A defining night for the USA

Across the continent, the United States are preparing for a different kind of examination, one that stretches beyond tactics and lineups.

Football has spent years fighting for space in America’s crowded sports landscape. On Wednesday night in the San Francisco Bay Area, the national team get a stage that could change the conversation. Up to 30 million viewers are expected to tune in for the knockout clash with Bosnia-Herzegovina, a number that would have been unthinkable not long ago.

For Christian Pulisic, Gio Reyna and their teammates, this is more than a match. It is a chance to deliver the country’s first World Cup knockout win in almost 25 years and to do it with the nation watching.

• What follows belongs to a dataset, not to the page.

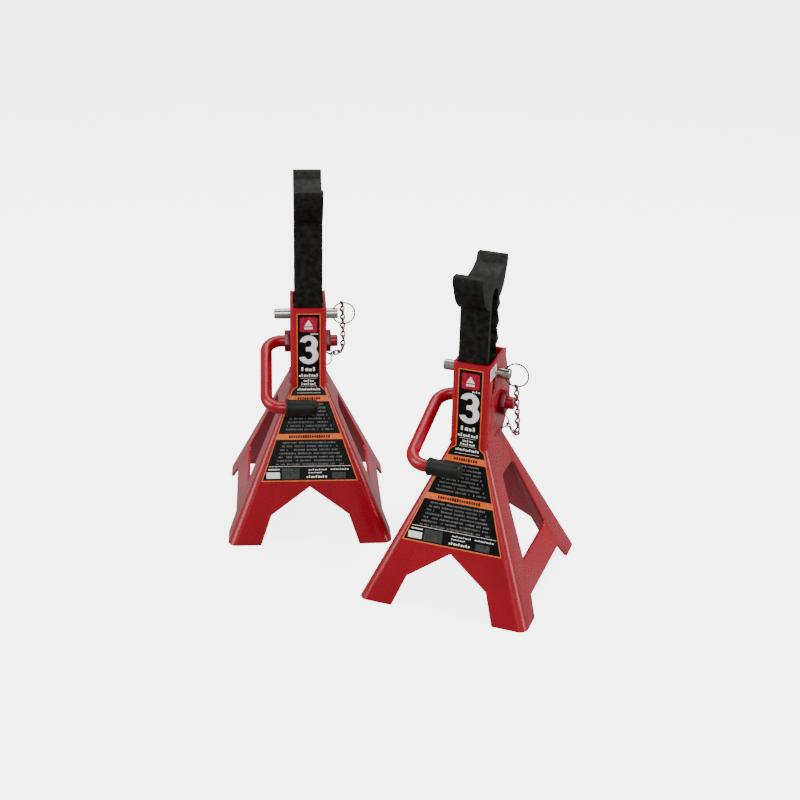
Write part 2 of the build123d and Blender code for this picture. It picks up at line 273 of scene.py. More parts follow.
greyInk = makeInk("greyInk", (0.085, 0.085, 0.085), (0.16, 0.155, 0.15), 0.42)
orangeInk = makeInk("orangeInk", (0.66, 0.115, 0.020), (0.80, 0.150, 0.030), 0.38)
crimsonInk = makeInk("crimsonInk", (0.30, 0.005, 0.022), (0.42, 0.009, 0.034), 0.38)
paperWhite = makeInk("paperWhite", (0.70, 0.69, 0.65), (0.84, 0.83, 0.79), 0.5)
panelInk = makeInk("panelInk", (0.020, 0.026, 0.022), (0.045, 0.052, 0.046), 0.42)
paperInk = makeInk("paperInk", (0.020, 0.026, 0.020), (0.06, 0.07, 0.055), 0.5)
print("stage: materials made")


# rounded copies of the pressed and cast parts
def roundedCopy(node, name, width, segments, material):
    # the same shape with its sharp edges broken, as paint and casting leave them
    mesh = nodes[node].data.copy()
    mesh.name = name
    form = bmesh.new()
    form.from_mesh(mesh)
    bmesh.ops.remove_doubles(form, verts=form.verts, dist=0.00001)
    bmesh.ops.dissolve_limit(form, angle_limit=radians(0.6), verts=form.verts, edges=form.edges)
    form.to_mesh(mesh)
    form.free()
    obj = newPiece(name, mesh, material)
    edge = obj.modifiers.new("edge", "BEVEL")
    edge.width = width
    edge.segments = segments
    edge.limit_method = "ANGLE"
    edge.angle_limit = radians(38)
    edge.use_clamp_overlap = True
    bakeDown(obj)
    obj.data.materials.clear()
    obj.data.materials.append(material)
    smoothByAngle(obj.data, 34)
    return obj


rounding = {"baseEdge": 0.55 * mm, "bossEdge": 0.7 * mm, "postEdge": 1.1 * mm}


def makePressings(side):
    base = f"{side}_base"
    frameCopy = roundedCopy(f"{side}_base_frame", f"{side}BaseFrame", rounding["baseEdge"], 2, redEnamel)
    settle(frameCopy, base, "red_enamel", f"{side}_base_frame")
    cover = roundedCopy(f"{side}_rear_cover", f"{side}RearCover", rounding["baseEdge"], 2, redEnamel)
    settle(cover, base, "red_enamel", f"{side}_rear_cover")
    bosses = roundedCopy(f"{side}_pivot_bosses", f"{side}PivotBosses", rounding["bossEdge"], 3, darkRedEnamel)
    settle(bosses, base, "dark_red_enamel", f"{side}_pivot_bosses")


def makePost(side):
    post = roundedCopy(f"{side}_ratchet_post", f"{side}RatchetPost", rounding["postEdge"], 3, blackCasting)
    settle(post, f"{side}_post", "black_casting", f"{side}_ratchet_post")


for side in sides:
    makePressings(side)
    makePost(side)
print("stage: pressings and posts rounded")


# flat printed shapes on the front label
label = {
    "frontY": -31.2,
    "bendZ": 164.0,
    "downY": -0.39968,
    "downZ": -0.91665,
    "halfX": 13.7,
    "shoulderX": 19.7,
    "shoulder": 5.0,
    "footX": 55.0,
    "footV": 107.6,
    "topV": 88.0,
    "ink": 0.12,
    "sink": 0.05,
}


def onLabel(u, v, lift):
    # u across the label, v up the column from the bend, and below it down the slope, in millimetres
    if v >= 0:
        return Vector((u, label["frontY"] - lift, label["bendZ"] + v)) * mm
    out = Vector((0, label["downZ"], -label["downY"]))
    start = Vector((u, label["frontY"] + 0.2, label["bendZ"]))
    return (start + Vector((0, label["downY"], label["downZ"])) * -v + out * (0.2 + lift)) * mm


def addPrism(form, outline, mapper, top, bottom):
    # a thin closed slab with this outline, given anticlockwise as seen from in front
    upper = [form.verts.new(mapper(u, v, top)) for u, v in outline]
    lower = [form.verts.new(mapper(u, v, bottom)) for u, v in outline]
    form.faces.new(upper)
    form.faces.new(lower[::-1])
    count = len(outline)
    for index in range(count):
        follow = (index + 1) % count
        form.faces.new((upper[follow], upper[index], lower[index], lower[follow]))


def addBand(form, outer, inner, mapper, top, bottom):
    # a thin closed frame between two outlines with the same number of corners
    rings = [[form.verts.new(mapper(u, v, lift)) for u, v in line] for line, lift in
             ((outer, top), (inner, top), (inner, bottom), (outer, bottom))]
    count = len(outer)
    for index in range(count):
        follow = (index + 1) % count
        for near, far in ((0, 1), (1, 2), (2, 3), (3, 0)):
            form.faces.new((rings[near][index], rings[near][follow], rings[far][follow], rings[far][index]))


def rectangle(u0, u1, v0, v1):
    return [(u0, v0), (u1, v0), (u1, v1), (u0, v1)]


def roundedRectangle(u0, u1, v0, v1, radius):
    corners = []
    for centreU, centreV, first in (
        (u1 - radius, v0 + radius, -90), (u1 - radius, v1 - radius, 0),
        (u0 + radius, v1 - radius, 90), (u0 + radius, v0 + radius, 180),
    ):
        for step in range(5):
            angle = radians(first + step * 22.5)
            corners.append((centreU + radius * cos(angle), centreV + radius * sin(angle)))
    return corners


def arc(centreV, radiusU, radiusV, first, last, steps=16):
    angles = [radians(first + (last - first) * step / steps) for step in range(steps + 1)]
    return [(radiusU * cos(angle), centreV + radiusV * sin(angle)) for angle in angles]


numeral = {
    "low": 27.0,
    "high": 61.6,
    "halfWidth": 10.9,
    "stroke": 6.6,
    "upperShare": 0.475,
    "stub": -3.0,
}


def numeralThree():
    low, high, stroke = numeral["low"], numeral["high"], numeral["stroke"]
    tall = high - low
    upperRadius = (tall * numeral["upperShare"] + stroke * 0.5) / 2
    lowerRadius = (tall * (1 - numeral["upperShare"]) + stroke * 0.5) / 2
    upperV, lowerV = high - upperRadius, low + lowerRadius
    wideUpper, wideLower = numeral["halfWidth"] * 0.93, numeral["halfWidth"]
    outline = arc(upperV, wideUpper, upperRadius, 166, -34)
    outline += arc(lowerV, wideLower, lowerRadius, 38, -166)
    outline += arc(lowerV, wideLower - stroke, lowerRadius - stroke * 0.88, -160, 90)
    outline += [(numeral["stub"], lowerV + lowerRadius - stroke * 0.88)]
    outline += [(numeral["stub"], upperV - upperRadius + stroke * 0.88)]
    outline += arc(upperV, wideUpper - stroke, upperRadius - stroke * 0.88, -90, 160)
    return outline[::-1]


def labelHalf(v):
    # half width of the label at this height
    if v >= 0:
        return label["halfX"]
    if v > -label["shoulder"]:
        return label["halfX"] + (label["shoulderX"] - label["halfX"]) * -v / label["shoulder"]
    share = (-v - label["shoulder"]) / (label["footV"] - label["shoulder"])
    return label["shoulderX"] + (label["footX"] - label["shoulderX"]) * share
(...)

“Everyone knows in the back of our minds what this could do for this country,” Reyna said. “We feel the country rallying around us. We see the momentum it’s bringing to the sport in this country, just through the group stage. But we also understand if we make a nice run in this tournament, what it could really do for the sport.”

The stakes are sporting and cultural all at once. Win, and the noise around this team could reach a level never heard before. Lose, and it becomes another “what if” in a long list.

Haaland breaks new ground for Norway

Away from the heavyweights and the host nation, another milestone quietly slipped into the record books.

Erling Haaland, the relentless spearhead of Norway’s rise, scored the goal that finally carried his country into the last 16 for the first time. A simple poke, a 2-1 win over Ivory Coast, and a historic step for a nation that has watched its star dominate club football and now sees him dragging the national team into new territory.

It was not the most spectacular strike of his career. It might be one of the most important.

From Mbappé’s chase of Messi to Belgium’s last stand, from England’s balancing act to the USA’s night of destiny, this World Cup is stripping away reputations and exposing realities. The question now is simple: who embraces the pressure, and who buckles under the weight of it?